A term frequently applied by others who have written about the Mac series is: compassion. Mac is “the compassionate private eye”, the precursor, it is often pointed out, to Ross Macdonald's Lew Archer, who would gain much wider acclaim with that sort of approach in the decades to follow. (In an interview with Macdonald, when asked to name some other authors whose work in the same genre that he liked to read, he mentioned Dewey along with William Campbell Gault.)
Mac's deepest empathy is often with his own clients, especially those who are young and/or most vulnerable. This is very much in evidence in my three favorite books from the series: The aforementioned DEATH AND TAXES, where Mac is assisting the estranged daughter of a former gangster; THE KING KILLERS, in which he works with another PI to help protect a young woman who is peripherally involved with a dangerous paramilitary group; and A SAD SONG SINGING, where he is hired by an innocent yet feisty young woman to help find her lost love, a wandering minstrel/ songwriter, while at the same time protecting a suitcase with mysterious contents that the missing lad left in her possession.

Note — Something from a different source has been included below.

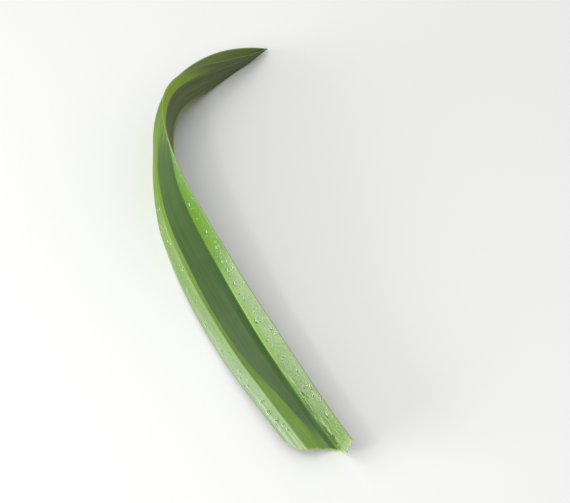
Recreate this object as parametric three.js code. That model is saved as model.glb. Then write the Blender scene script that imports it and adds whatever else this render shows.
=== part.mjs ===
// Pandan leaf: one long strap-shaped leaf, cut slantwise at its foot and
// lying on a level surface. It is folded to a trough along its midrib, has a
// second soft pleat in its left half, and curls over sideways to an acute tip.
// Millimetres and degrees, +Z up, origin at the middle of the box's underside.

import * as THREE from 'three';

// Leaf as if pressed flat
const leafLength = 400; // from the cut to the tip, along the midrib
const leafWidth = 54.4; // margin to margin where it is widest
const footWidthShare = 0.94; // how wide the foot is, against the widest place
const footWideningShare = 0.25; // share of the length in which it reaches full width
const tipLengthShare = 0.2; // share of the length that narrows to the tip
const tipHalfWidth = 0.5; // blunt end of the tip
const tipRoundness = 1.8; // 1 gives straight sides to the tip, 2 full ones

// Thickness of the blade
const bladeThickness = 0.8;
const midribThickness = 1.9;
const midribHalfWidth = 2.6; // how far the thick midrib reaches to each side
const marginThickness = 0.62;
const marginThinning = 6; // the blade thins over this last stretch to the margin

// How the leaf lies: angles along it, with 0 at the foot and 1 at the tip
const headingAtFoot = 33; // direction of the midrib, left of +Y
const sweepToRight = 14.4; // even bend over the whole length
const hookToRight = 66; // extra bend of the upper half
const hookSpan = [0.441, 0.995];
const leanAtFoot = 34.4; // left margin down, right margin up
const leanMore = 44.5; // further lean in the middle
const leanMoreSpan = [0.095, 0.766];
const leanBack = 79; // and back again towards the tip
const leanBackSpan = [0.652, 1.04];

// Folds: slope of each half from the midrib, and of the two outer strips
const foldAtFoot = 58.7;
const foldOpening = 56.8; // the trough opens towards the middle
const foldOpeningSpan = [-0.095, 1.03];
const foldClosing = 58.5; // and closes again in the hook
const foldClosingSpan = [0.542, 1.04];
const midribRounding = 0.05; // share of the half width that the midrib's curve takes
const leftPleatPlace = 0.7; // share of the half width, from the midrib
const leftPleatWidth = 0.07;
const leftPleatAngle = 37.5; // the outer strip bends down by this at the foot
const leftPleatEasing = 16.5; // and by this much less in the middle
const leftPleatEasingSpan = [0, 0.45];
const leftPleatFadeSpan = [0.62, 0.9];
const rightCurlPlace = 0.86;
const rightCurlWidth = 0.12;
const rightCurlAngle = 5; // slight outward curl of the right margin
const rightCurlFadeSpan = [0, 0.85];

// Resting places along the leaf: foot, bend and tip, with a little air between
const restPlaces = [0.06, 0.56, 0.93];
const restHalfLength = 9; // length of each flat spot, to each side of its middle
const restFlattening = 0.4; // depth of the flat spot
const airBetweenRests = 1.6;
const tipRise = 1.2;

// Slanted cut across the foot: the right margin keeps its whole length
const cutBesideMidrib = 12.5; // how much of the blade is cut away left of the midrib
const midribStub = 5.8; // the tough midrib stands out of the cut by this
const midribStubSpan = [-0.06, 0.1]; // columns over which the stub's slanted end runs
const cutSlantLeft = 8.5; // how much more is cut away towards the left margin
const cutSlantRight = 6.7; // and how much less towards the right one
const cutCornerColumn = 0.72; // the left corner is rounded off from here
const cutCornerLoss = 9;
const cutRaggedness = 0.5; // small unevenness of the cut
const cutFadeShare = 0.2; // share of the length in which the slant fades out

// Faceting
const stationCount = 92; // along the leaf
const leftColumns = [1, 0.965, 0.92, 0.86, 0.79, 0.735, 0.7, 0.665, 0.58, 0.44, 0.28, 0.13, 0.05, 0.025];
const rightColumns = [0.025, 0.05, 0.1, 0.28, 0.45, 0.6, 0.74, 0.82, 0.88, 0.94, 1];
const sectionSteps = 60; // fine steps in which each half's curve is summed

const leafColor = 0x7fa54e;
const leafRoughness = 0.42;

const radians = THREE.MathUtils.degToRad;

// Soft step from 0 at the span's start to 1 at its end
function step(span, x) {
  return THREE.MathUtils.smoothstep(x, span[0], span[1]);
}

function headingAt(along) {
  return radians(headingAtFoot - sweepToRight * along - hookToRight * step(hookSpan, along));
}

function leanAt(along) {
  const lean = leanAtFoot + leanMore * step(leanMoreSpan, along) - leanBack * step(leanBackSpan, along);
  return radians(lean);
}

function foldAt(along) {
  const opened = foldAtFoot - foldOpening * step(foldOpeningSpan, along);
  return radians(opened + foldClosing * step(foldClosingSpan, along));
}

function leftPleatAt(along) {
  const angle = leftPleatAngle - leftPleatEasing * step(leftPleatEasingSpan, along);
  return radians(angle * (1 - step(leftPleatFadeSpan, along)));
}

function rightCurlAt(along) {
  return radians(rightCurlAngle * (1 - step(rightCurlFadeSpan, along)));
}

function halfWidthAt(along) {
  const foot = footWidthShare + (1 - footWidthShare) * step([0, footWideningShare], along);
  const toTip = THREE.MathUtils.clamp((1 - along) / tipLengthShare, 0, 1);
  const half = (leafWidth / 2) * foot * (1 - (1 - toTip) ** tipRoundness) ** 0.95;
  return Math.max(half, tipHalfWidth);
}

// Height of the leaf's lowest point above the surface it lies on. Below zero
// at the resting places, where the underside is flattened by as much.
function clearanceAt(along) {
  let clearance = 0;
  for (let i = 0; i < restPlaces.length - 1; i++) {
    const between = (along - restPlaces[i]) / (restPlaces[i + 1] - restPlaces[i]);
    if (between > 0 && between < 1) clearance += airBetweenRests * Math.sin(Math.PI * between) ** 2;
  }
  for (const place of restPlaces) {
    const away = Math.abs(along - place) * leafLength;
    clearance -= restFlattening * (1 - step([restHalfLength * 0.6, restHalfLength * 1.6], away));
  }
  return clearance + tipRise * step([restPlaces[2], 1], along);
}

// Slope of the section at a column. A column is -1 at the left margin, 0 at
// the midrib and 1 at the right margin.
function slopeAt(along, column) {
  const out = Math.abs(column);
  const half = foldAt(along) * step([0, midribRounding], out);
  if (column < 0) {
    const span = [leftPleatPlace - leftPleatWidth / 2, leftPleatPlace + leftPleatWidth / 2];
    return half - leftPleatAt(along) * step(span, out);
  }
  const span = [rightCurlPlace - rightCurlWidth / 2, rightCurlPlace + rightCurlWidth / 2];
  return half - rightCurlAt(along) * step(span, out);
}

// One half's curve in the plane across the leaf, summed in small steps out
// from the midrib: across and up at each step
function halfCurve(along, side) {
  const length = halfWidthAt(along) / sectionSteps;
  const curve = [[0, 0]];
  for (let i = 0; i < sectionSteps; i++) {
    const slope = slopeAt(along, (side * (i + 0.5)) / sectionSteps);
    const [across, up] = curve[i];
    curve.push([across + side * length * Math.cos(slope), up + length * Math.sin(slope)]);
  }
  return curve;
}

// Turns a point of the section by the leaf's lean
function leaned(across, up, lean) {
  return [across * Math.cos(lean) - up * Math.sin(lean), across * Math.sin(lean) + up * Math.cos(lean)];
}

function pointOnCurve(curve, share) {
  const place = Math.abs(share) * sectionSteps;
  const low = Math.min(Math.floor(place), sectionSteps - 1);
  const part = place - low;
  return [0, 1].map((k) => curve[low][k] * (1 - part) + curve[low + 1][k] * part);
}

function thicknessAt(along, column) {
  const half = halfWidthAt(along);
  const fromMidrib = Math.abs(column) * half;
  const fromMargin = half - fromMidrib;
  const toTip = Math.min(half / (leafWidth / 4), 1);
  const midrib = (midribThickness - bladeThickness) * (1 - step([0, midribHalfWidth], fromMidrib)) * toTip;
  const margin = (bladeThickness - marginThickness) * (1 - step([0, marginThinning], fromMargin));
  return bladeThickness + midrib - margin;
}

// Midrib's route on the surface, summed in small steps from the cut
const routeSteps = 800;
const route = [[0, 0]];
for (let i = 0; i < routeSteps; i++) {
  const heading = headingAt((i + 0.5) / routeSteps);
  const [x, y] = route[i];
  const length = leafLength / routeSteps;
  route.push([x - length * Math.sin(heading), y + length * Math.cos(heading)]);
}

function midribPlace(along) {
  const place = along * routeSteps;
  const low = Math.min(Math.floor(place), routeSteps - 1);
  const part = place - low;
  return [0, 1].map((k) => route[low][k] * (1 - part) + route[low + 1][k] * part);
}

// The matching point of the under face, one thickness along the section's normal
function underside(across, up, along, column) {
  const slope = slopeAt(along, column) * (column < 0 ? -1 : 1);
  const thickness = thicknessAt(along, column);
  return [across + thickness * Math.sin(slope), up - thickness * Math.cos(slope)];
}

// Height of a section's lowest point under its midrib
function lowestInSection(along) {
  const lean = leanAt(along);
  let lowest = Infinity;
  for (const side of [-1, 1]) {
    halfCurve(along, side).forEach(([across, up], i) => {
      const under = underside(across, up, along, (side * i) / sectionSteps);
      lowest = Math.min(lowest, leaned(...under, lean)[1]);
    });
  }
  return lowest;
}

// The same along the leaf, averaged over a short stretch, because a leaf is too
// stiff for the sudden change where it comes to lie on another of its folds
const lowestPlaces = 250;
const stiffStretch = 15; // places to each side
const lowestAlong = [];
for (let place = -stiffStretch; place <= lowestPlaces + stiffStretch; place++) {
  lowestAlong.push(lowestInSection(place / lowestPlaces));
}
const lowestSmooth = [];
for (let place = 0; place <= lowestPlaces; place++) {
  const stretch = lowestAlong.slice(place, place + 2 * stiffStretch + 1);
  lowestSmooth.push(stretch.reduce((sum, height) => sum + height, 0) / stretch.length);
}

// Value between the entries of an even list, at a share from 0 to 1 of its length
function between(list, share) {
  const place = share * (list.length - 1);
  const low = Math.min(Math.floor(place), list.length - 2);
  return THREE.MathUtils.lerp(list[low], list[low + 1], place - low);
}

// A point of the leaf in its frame, on the upper or the under face
function leafPoint(along, column, face) {
  let [across, up] = pointOnCurve(halfCurve(along, column < 0 ? -1 : 1), column);
  if (face === 'under') [across, up] = underside(across, up, along, column);
  const [sideways, height] = leaned(across, up, leanAt(along));
  const heading = headingAt(along);
  const [x, y] = midribPlace(along);
  const z = Math.max(height - between(lowestSmooth, along) + clearanceAt(along), 0);
  return [x + sideways * Math.cos(heading), y + sideways * Math.sin(heading), z];
}

// How far from the leaf's foot the cut lies at a column
function cutDistance(column) {
  const out = Math.abs(column);
  const intoCorner = Math.max(out - cutCornerColumn, 0) / (1 - cutCornerColumn);
  const left = cutSlantLeft * out + cutCornerLoss * intoCorner ** 2;
  const slant = column < 0 ? left : -cutSlantRight * out;
  const ragged = 1 + 0.6 * Math.sin(column * 23) + 0.4 * Math.sin(column * 41 + 1);
  return cutBesideMidrib - midribStub * step(midribStubSpan, column) + slant + cutRaggedness * ragged;
}

function alongAt(station, column) {
  const along = station / stationCount;
  const fade = Math.max(1 - along / cutFadeShare, 0);
  return along + (cutDistance(column) / leafLength) * fade;
}

const columns = [...leftColumns.map((share) => -share), 0, ...rightColumns];

// Both faces as grids of points, joined by a narrow strip all the way round.
// Each square of the two grids is split the same way.
function bladeGeometry() {
  const positions = [];
  for (const face of ['upper', 'under']) {
    for (let station = 0; station <= stationCount; station++) {
      for (const column of columns) {
        positions.push(...leafPoint(alongAt(station, column), column, face));
      }
    }
  }
  const rowLength = columns.length;
  const faceSize = rowLength * (stationCount + 1);
  const upper = (station, column) => station * rowLength + column;
  const under = (station, column) => faceSize + upper(station, column);
  const triangles = [];
  const square = (a, b, c, d) => triangles.push(a, b, c, a, c, d);
  for (let s = 0; s < stationCount; s++) {
    for (let c = 0; c < rowLength - 1; c++) {
      square(upper(s, c), upper(s, c + 1), upper(s + 1, c + 1), upper(s + 1, c));
      triangles.push(under(s, c), under(s + 1, c + 1), under(s, c + 1));
      triangles.push(under(s, c), under(s + 1, c), under(s + 1, c + 1));
    }
    const last = rowLength - 1;
    square(upper(s, 0), upper(s + 1, 0), under(s + 1, 0), under(s, 0));
    square(upper(s, last), under(s, last), under(s + 1, last), upper(s + 1, last));
  }
  for (let c = 0; c < rowLength - 1; c++) {
    square(upper(0, c), under(0, c), under(0, c + 1), upper(0, c + 1));
    const s = stationCount;
    square(upper(s, c), upper(s, c + 1), under(s, c + 1), under(s, c));
  }
  const geometry = new THREE.BufferGeometry();
  geometry.setAttribute('position', new THREE.Float32BufferAttribute(positions, 3));
  geometry.setIndex(triangles);
  geometry.computeBoundingBox();
  const box = geometry.boundingBox;
  geometry.translate(-(box.min.x + box.max.x) / 2, -(box.min.y + box.max.y) / 2, -box.min.z);
  geometry.computeVertexNormals();
  return geometry;
}

const leafMaterial = new THREE.MeshStandardMaterial({
  color: leafColor,
  roughness: leafRoughness,
  metalness: 0,
});

const blade = new THREE.Mesh(bladeGeometry(), leafMaterial);
blade.name = 'leaf_blade';

const leaf = new THREE.Group();
leaf.add(blade);

export default leaf;
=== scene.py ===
# One cut pandan leaf, still wet from rinsing, lying on a pale floor
import math
import random
import bpy
import numpy as np
from mathutils import Matrix, Vector


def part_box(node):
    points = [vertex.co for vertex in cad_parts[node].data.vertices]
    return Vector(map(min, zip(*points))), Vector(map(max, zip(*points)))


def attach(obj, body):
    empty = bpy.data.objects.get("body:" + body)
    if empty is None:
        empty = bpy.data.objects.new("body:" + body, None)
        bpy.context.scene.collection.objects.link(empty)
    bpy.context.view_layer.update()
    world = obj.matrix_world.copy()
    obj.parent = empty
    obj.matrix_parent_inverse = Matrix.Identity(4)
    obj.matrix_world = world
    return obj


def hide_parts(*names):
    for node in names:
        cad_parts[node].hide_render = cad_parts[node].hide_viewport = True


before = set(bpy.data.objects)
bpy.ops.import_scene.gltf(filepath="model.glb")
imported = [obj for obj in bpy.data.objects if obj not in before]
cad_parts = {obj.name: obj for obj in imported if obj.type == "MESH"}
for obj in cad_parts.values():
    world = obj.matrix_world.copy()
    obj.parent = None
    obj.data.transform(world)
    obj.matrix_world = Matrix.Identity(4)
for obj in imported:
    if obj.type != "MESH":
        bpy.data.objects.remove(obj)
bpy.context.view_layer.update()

print("stage: frame loaded")

mm = 0.001  # a millimetre in scene units


# Camera: looks down on the leaf as the photograph does, cut foot nearest

cameraSetup = {
    "elevation": 50,  # degrees above the floor
    "distance": 800,  # mm, as is all that follows
    "lens": 80,
    "sensorWidth": 36,
    "nearClip": 10,
    "lookAt": (27.2, -26.5, 10),
}


def makeCamera(setup):
    data = bpy.data.cameras.new("camera")
    data.lens = setup["lens"]
    data.sensor_width = setup["sensorWidth"]
    data.clip_start = setup["nearClip"] * mm
    camera = bpy.data.objects.new("camera", data)
    bpy.context.collection.objects.link(camera)
    lift = math.radians(setup["elevation"])
    back = Vector((0, -math.cos(lift), math.sin(lift)))
    camera.location = (Vector(setup["lookAt"]) + back * setup["distance"]) * mm
    camera.rotation_euler = back.to_track_quat("Z", "Y").to_euler()
    bpy.context.scene.camera = camera


makeCamera(cameraSetup)


# Leaf: a folded strap. "along" runs from 0 at the foot to 1 at the tip, and
# "column" from -1 at the left margin over 0 at the midrib to 1 at the right.
# Lengths are in mm, angles in degrees, spans are the start and end of a change.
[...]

Dewey is not a word stylist in the sense of, say, Chandler or even Macdonald. His prose is simple and straightforward, yet perfectly adequate for the job to be done. And Mac, for the most part, is merely a conduit to the cases and people he gets involved with. We never really learn much about him other than that he's a man of somple tastes who doggedly pursues the jobs he takes on. In DRAW THE CURTAIN CLOSE, his debut appearance, he describes himself this way: “I'm just a guy. I go around and get in jams and then try to figure a way out of them. I work hard. I don't make very much money and most people insult me one way or another. I'm thirty-eight years old, a fairly good shot with small arms, slow-thinking but thorough, and very dirty in a clinch."
That sums it up pretty good. The mysteries are solid and well-plotted, the characters Mac encounters are interesting and well drawn, the writing is as previusly described. There's some rough stuff along the way, a smattering of gunplay and coarse language, and some attractive, well-described women but little in the way of sex. In the final two books in the series, Mac relocates to Los Angeles but not much really changes. He remains his same low-key self, establishes a solid new cop contact via his old Chicago mentor Donovan, even searches around until he finds a set-up that provides him an office with living quarters in the back, just as he had in Chi-town. The characters he encounters are af bit more colorful, the women seem notably hotter (but still no sex), and there's the hint of a romance between Mac and a fortune teller neighbor that might have blossomed into more if the series had continued.

 
All in all, some mighty good hardboiled (but not too) stuff. Worth checking out. And anyone wanting some strong arguments for the oft-stated case of crime fiction being one of the most accurate mirrors held up to our changing culture over the decades, would be hard pressed to find any better examples than in Mac titles like THE MEAN STREETS or A SAD SONG SINGING.
No less an authority than Bill Pronzini once called Mac one of the most underappreciated of the fictional private eyes. I second that. If you want to pursue the matter and develop some overdue appreciation, I recommend you hunt down some the out-of-print paperbacks or check out the very modestly priced eBook versions avialable from Wildside. I think you'll be glad you did.